Perhaps the chapter of least historical value in the book of Kings is that in which Jeroboam I is condemned and denounced for his idolatry at Bethel (1 Kings xiii.). It contains an unparelleled instance of predictive prophecy: Josiah is foretold by name three centuries before he appears, v. 2. The difficulty of this prediction is so keenly felt that one orthodox commentator feels constrained to dispose of it by assuming that the name is to be taken, not as a proper name, but in its etymological sense as one whom "Jehovah supports," The sudden withering of the hand and its equally sudden restoration to health are hardly more surprising than the definite prediction of the fate of the idolatrous priests, v. 2, -- a prediction which appears to be fulfilled to the letter, 2 Kings xxiii.16-18. But when we examine the account of the fulfilment, we find that the passage is later than its context[1] and inconsistent with it.
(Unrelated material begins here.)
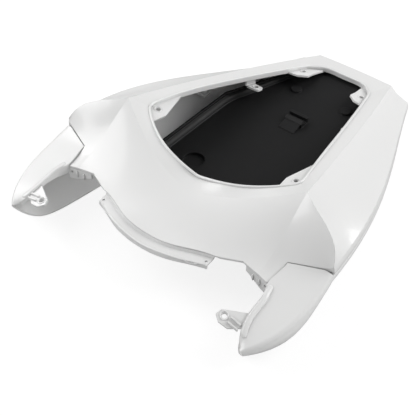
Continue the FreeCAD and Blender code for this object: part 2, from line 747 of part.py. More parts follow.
def tail_cowl():
    solids = [feature("cowl_skin", cowl_skin()), feature("seat_flange", seat_flange())]
    cutters = []
    tab_levels = {"front": lambda y: size("tab_sink"), "rear": lambda y: size("rear_tab_drop"),
                  "mid": lambda y: size("mid_tab_drop")}
    for word, side in SIDES:
        solids.append(feature(word + "_front_tab", front_tab(side)))
        solids.append(feature(word + "_rear_tab", rear_tab(side)))
        solids.append(feature(word + "_mid_tab", mid_tab(side)))
        solids.append(feature(word + "_mid_web", mid_web(side)))
        cover = feature(word + "_skin_cover", skin_cover(side))
        for number, place in enumerate(SCREW_PLACES):
            base = flipped(place, side) + Vector(0, 0, size("seat_gap"))
            boss = primitive("Part::Cylinder", "%s_boss_%d" % (word, number), base,
                             Radius="Sizes.boss_d / 2", Height="Sizes.rim_corner_z / 2")
            solids.append(cut("%s_trimmed_boss_%d" % (word, number), boss, cover))
            cutters.append(primitive("Part::Cylinder", "%s_pilot_%d" % (word, number),
                                     base - Vector(0, 0, 1), Radius="Sizes.boss_hole_d / 2",
                                     Height="Sizes.screw_length"))
        for key, drop in tab_levels.items():
            x, y = size(key + "_hole_x") * side, size(key + "_hole_y")
            cutters.append(hole("%s_%s_hole" % (word, key), Vector(x, y, lip_at(y).z - drop(y)),
                                Vector(0, 0, 1), "tab_hole_d"))
        hole_x = size("flange_half") - size("flange_hole_inset")
        root = front_foot(hole_x / FOOT_CORNER.x)
        cutters.append(hole(word + "_flange_hole",
                            Vector(hole_x * side, root.y - size("flange_hold"),
                                   root.z - size("flange_step")), Vector(0, 0, 1), "flange_hole_d"))
        cutters.append(edge_cut(word, side, SEAM_LINE))
    return cut("tail_cowl", fused("cowl_body", solids), fused("cowl_cuts", cutters))


# Side panels

wing_inner = guide((SEAM_MID + Vector(0.4, -size("seam_gap"), -0.5),
                    along(SEAM_MID, SEAM_INNER, 0.5) + Vector(1.2, 0, -1), SEAM_INNER + Vector(1.6, 0, -1),
                    SEAM_INNER + Vector(5, -10, -2.2), WING_EDGE, WING_EDGE + Vector(1.5, -24.5, -6),
                    WING_TIP + Vector(-8, 7, 4)), (0, 0.16, 0.31, 0.4, 0.56, 0.8, 1))
wing_ridge = guide((SHOULDER + PANEL_TOP, WING_OUT, WING_OUT + Vector(-3.6, -36, -8),
                    WING_OUT + Vector(-14, -66, -13.5), WING_TIP), (0, 0.28, 0.56, 0.8, 1))
FOOT_WING = Vector(size("foot_wing_x"), size("foot_wing_y"), size("foot_wing_z"))
FOOT_SHOULDER = Vector(foot_x(size("shoulder_y")), size("shoulder_y"), 0)
wing_foot = guide((FOOT_SHOULDER, along(FOOT_SHOULDER, FOOT_WING, 0.5) + Vector(-2, 0, 2), FOOT_WING,
                   FOOT_WING + Vector(9, -27, 4), WING_TIP + Vector(-5, 3, -6.5)), (0, 0.28, 0.5, 0.76, 1))
WING_SHARES = (1, 0.87, 0.73, 0.6, 0.48, 0.39, 0.31, 0.16, 0)


def wing_crease(share):
    """Soft crease that ends the flat top of the wing, inside its rolled outer edge."""
    outer = wing_ridge(share)
    whole = (outer - wing_inner(share)).Length
    inward = min(size("wing_crease_in") * along(1, 0.5, min(1, share / 0.5)), whole * 0.32)
    beside_seam = inward * 0.34 * max(0.0, 1 - share / 0.16)
    return outer + Vector(-inward, -beside_seam, min(size("wing_crease_rise"), whole * 0.25))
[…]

The conduct of the "old prophet," whose lying counsel is attributed to an angel, is, morally considered, disreputable, and it is surely no accident that the man of God, whose message and fate are thus strangely told, is anonymous, though, as the opponent of the famous Jeroboam I, the leader of the disruption, he ought to have been well known. The vagueness and improbabilities of the story can only be accounted for by its very late date. Fortunately we are able to show that the story is, at the earliest, post-exilic. As we have already seen, there is an allusion in v.32 to the cities of Samaria, which implies that Samaria was a province, and stamps the passage at once as post-exilic. Even within the post-exilic period, it probably falls quite late -- a precursor of the book of Chronicles. The historical spirit is in abeyance, and edification is the only consideration. The story is a late attempt to illustrate the great truth that God's word is immutable and must be uncompromisingly obeyed.
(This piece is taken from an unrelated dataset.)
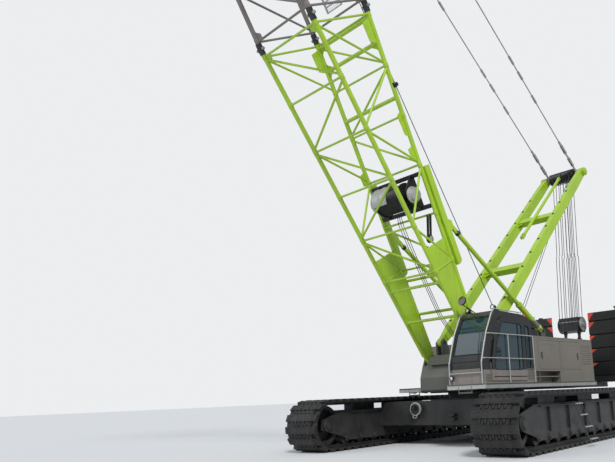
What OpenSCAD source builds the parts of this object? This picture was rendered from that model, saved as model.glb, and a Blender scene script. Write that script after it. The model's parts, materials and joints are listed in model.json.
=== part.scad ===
// Crawler crane: two tracks, a slewing upper deck with cab and machinery houses,
// a lattice boom held by a leaning mast and two pendants, and a hook block.
// +X points along the boom, +Y to the cab side, +Z up. The origin lies on the
// slewing axis at ground level. All sizes are in millimetres.

/* [Tracks] */
// Distance between the middles of the two tracks
gauge = 6200; // [5600:50:6800]
// Width of a track shoe
shoe_w = 1200; // [900:10:1400]
// Length of a track over its shoes
track_len = 10200; // [9000:50:11000]
// Height of a track over its shoes
track_h = 1450; // [1300:10:1600]
// Turn of the undercarriage against the boom
track_yaw = 7; // [-20:1:20]
// Number of shoes on a track
shoe_count = 68; // [60:1:76]
// Height of a shoe's pad above its web
pad_h = 70; // [40:5:90]
// Share of the pitch that a pad covers
pad_share = 0.62; // [0.5:0.01:0.8]
// Thickness of the web between the pads
web_t = 30; // [20:1:40]
// Height of the links inside the web
link_h = 60; // [40:5:80]
// Width of the link chain inside the web
link_w = 820; // [600:10:880]
// Height of the hinge knuckles between the pads
knuckle_h = 34; // [20:1:40]
// Width of the hinge knuckles between the pads
knuckle_w = 860; // [700:10:900]
// Width of a track frame
frame_w = 700; // [600:10:760]
// Thickness of a track frame's side plates
frame_t = 40; // [25:5:60]
// Radius of a track roller
roller_r = 170; // [140:5:190]
// Number of track rollers on a side
roller_count = 12; // [8:1:12]
// Radius of the idler wheel
idler_r = 560; // [520:5:562]
// Number of sprocket lobes
sprocket_teeth = 12; // [9:1:14]

/* [Carbody] */
// Length of the carbody box
carbody_len = 3000; // [2600:50:3400]
// Bottom of the carbody above the ground
carbody_z = 520; // [420:10:600]
// Top of the carbody above the ground
carbody_top = 1330; // [1250:10:1380]
// Length of a cross beam along the tracks
beam_l = 900; // [700:10:1000]
// Distance of the cross beams' middles from the slewing axis
beam_x = 1500; // [1300:10:1700]
// Radius of a jack's round foot
jack_r = 200; // [150:5:240]
// Distance of the jack feet from the middle line
jack_y = 1270; // [1100:10:1500]
// Height of the jack feet above the ground
jack_z = 1060; // [950:10:1100]
// Radius of the slewing ring
ring_r = 1220; // [1100:10:1300]
// Radius of a tow eye's hole
tow_r = 45; // [30:1:60]

/* [Deck] */
// Underside of the deck
deck_z = 1545; // [1530:5:1600]
// Top of the catwalks and cab floor
floor_z = 1690; // [1660:10:1760]
// Height of the deck's longitudinal girders
girder_h = 520; // [400:10:600]
// Distance of the girders' middles from the middle line
girder_y = 700; // [690:5:700]
// Width of a girder
girder_w = 160; // [120:10:200]
// Outer edge of the catwalks
walk_y = 2430; // [2420:10:2600]
// Thickness of a catwalk
walk_t = 130; // [80:5:140]
// Front end of the left catwalk
walk_x = 3200; // [3150:10:3400]
// Rear end of the deck
tail_x = -6950; // [-7200:10:-6900]

/* [Houses] */
// Front end of the machinery houses
house_x1 = 240; // [100:10:400]
// Rear end of the machinery houses
house_x0 = -3430; // [-3700:10:-3400]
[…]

[Footnote 1: Verse 16, in which the bones are burned on the altar, contradicts v. 15, in which the altar is already destroyed.]

The religious value of the book of Kings is general rather than particular. There are individual sections of great religious power and value -- most of all the great group of Elijah narratives; but the book has been shorn, by the thoroughness of the redaction, of much that would have been of the deepest interest to the modern student of Israel's religious no less than political development. Taken as a whole, it has a certain melancholy grandeur. Beginning in the splendid glitter of Solomon's reign, the monarchy passed with unsteady gait across the centuries, menaced by foes without and within, and ended at last in the irretrievable disaster of exile. But through the sombre march of history, a divine purpose was being accomplished. The disaster which swallowed up the nation renewed and spiritualized the religion, and thus the seeming loss proved great gain.